In its summary judgment motion, the FDIC argues that its Madden-fix rule should be upheld under the two-step Chevron framework as a reasonable interpretation of Section 27 of the Federal Deposit Insurance Act (12 U.S.C. 1831d) because:

  • The rule passes Chevron step one because Congress has not spoken to the precise questions at issue.  Nothing in Section 27 addresses at what point in time the validity of a loan’s interest rate should be determined for purposes of assessing compliance with Section 27, nor does anything in Section 27 address what happens to the validity of a loan’s interest rate upon transfer.
  • The rule passes Chevron step two because it is a reasonable interpretation of Section 27. The FDIC reasonably concluded that Congress could not have intended to give banks a right to make loans that would be “hampered by significant impairments to the loans’ resale value and liquidity such as would occur if a bank could not transfer enforceable rights in the loans they made.”  The reasonableness of the FDIC’s interpretation is further demonstrated by court decisions adopting a similar construction of other statutes.

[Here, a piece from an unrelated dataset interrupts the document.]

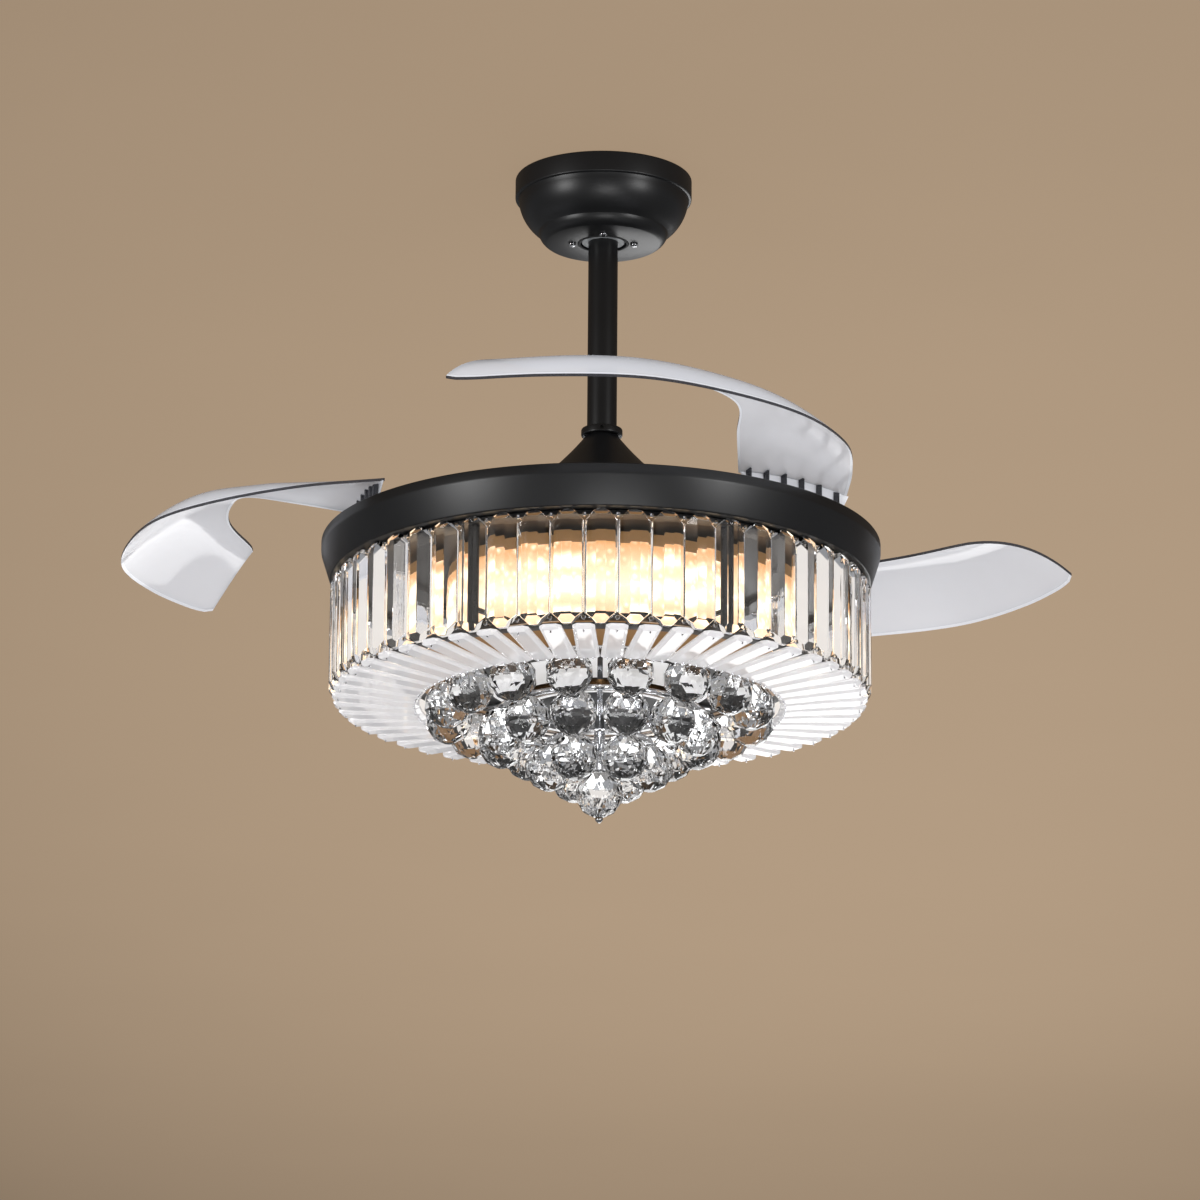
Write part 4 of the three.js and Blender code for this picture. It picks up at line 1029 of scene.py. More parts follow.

In their summary judgment motion, the AGs argue that the FDIC rule violates the Administrative Procedure Act because it exceeds the FDIC’s authority and impermissibly preempts state law and is arbitrary and capricious.  In opposing the AGs’ motion, the FDIC’s arguments include:

  • Responding to the AGs’ argument that the rule exceeds the FDIC’s authority because the plain language of Section 27 applies only to interest that a bank can charge, the FDIC argues that the AGs’ argument does not properly view the statutory language in context.  According to the FDIC, Section 27 regulates the terms of a loan contract and because loan contracts are transferable “logic and common sense suggest that Congress could not have intended to depart from well-settled principles that an assignor can transfer enforceable rights in its contracts—or at least not without an explicit statement showing that it was doing so, which it did not provide here.”
  • Responding to the AGs’ argument that the rule exceeds the FDIC’s authority because the FDIC can only regulate FDIC-insured banks and the rule regulates non-banks, the FDIC argues that the rule regulates the conduct and rights of banks when they sell, assign, or transfer loans.”  (emphasis included).  Any indirect effects the rule has on non-banks does not place the rule outside the FDIC’s authority.  The assignee’s ability to charge the contractual rate of interest follows from the fact that a bank’s statutory authority to make loans at particular rates necessarily includes the power to assign the loans at those rates.
  • Responding to the AGs’ argument that the rule impermissibly preempts state law by extending the preemption of state interest rate limits to buyers of loans originated by FDIC-insured banks, the FDIC argues that the AGs mischaracterize the rule.  According to the FDIC, the rule “merely interprets the substantive meaning of [Section 27], it does not itself preempt state law.”  Citing Smiley, the FDIC contends that an agency’s interpretation of the substantive scope and meaning of a preemptive statute does not itself preempt state law (rather, the statute does) and therefore does not trigger the  presumption against preemption.”
  • Responding to the AGs’ argument that the rule is arbitrary and capricious because the FDIC failed to give sufficient consideration to evidence that the rule will likely facilitate rent-a-bank schemes and failed to meaningfully address the true lender doctrine’s applicability to loan sales potentially covered by the rule, the FDIC argues that the rule would not protect such schemes but, “to the contrary, the rule would only apply if a bank actually made the loan.”  The FDIC also asserts that it fully considered whether the rule needed to address the application of the true lender doctrine and that it reasonably determined that it did not because “while both the true lender question and the question addressed by the [Madden-fix rule] ‘ultimately affect the interest rate that may be charged to the borrower, the FDIC believes that they are not so intertwined that they must be addressed simultaneously by rulemaking.’”  With regard to the AGs’ argument that the FDIC’s basis for the rule lacks evidentiary support because the FDIC has not shown that Madden has caused any significant effects on credit availability or securitization markets, the FDIC asserts that the APA does not require it to provide evidence that widespread negative effects would occur (or have occurred) absent the regulation.  It contends that “before issuing a rule, an agency need not find that problems that need solving exist in the industry.  Rather, the agency can decide that the problem is the gap or ambiguity in the statute.”  (emphasis included).  The FDIC asserts that “there is a rational connection between the problem the FDIC identified (the statutory gaps or ambiguity as to when validity is determined and what happened upon transfer) and the FDIC’s solution (an interpretation clarifying that validity is determined at the loan’s inception, and is not affected by the loan’s transfer.”

Under the modified scheduling order entered by the court:

  • The FDIC must file its reply by July 15, 2021.
  • Oral argument on summary judgment motions is scheduled for August 6, 2021.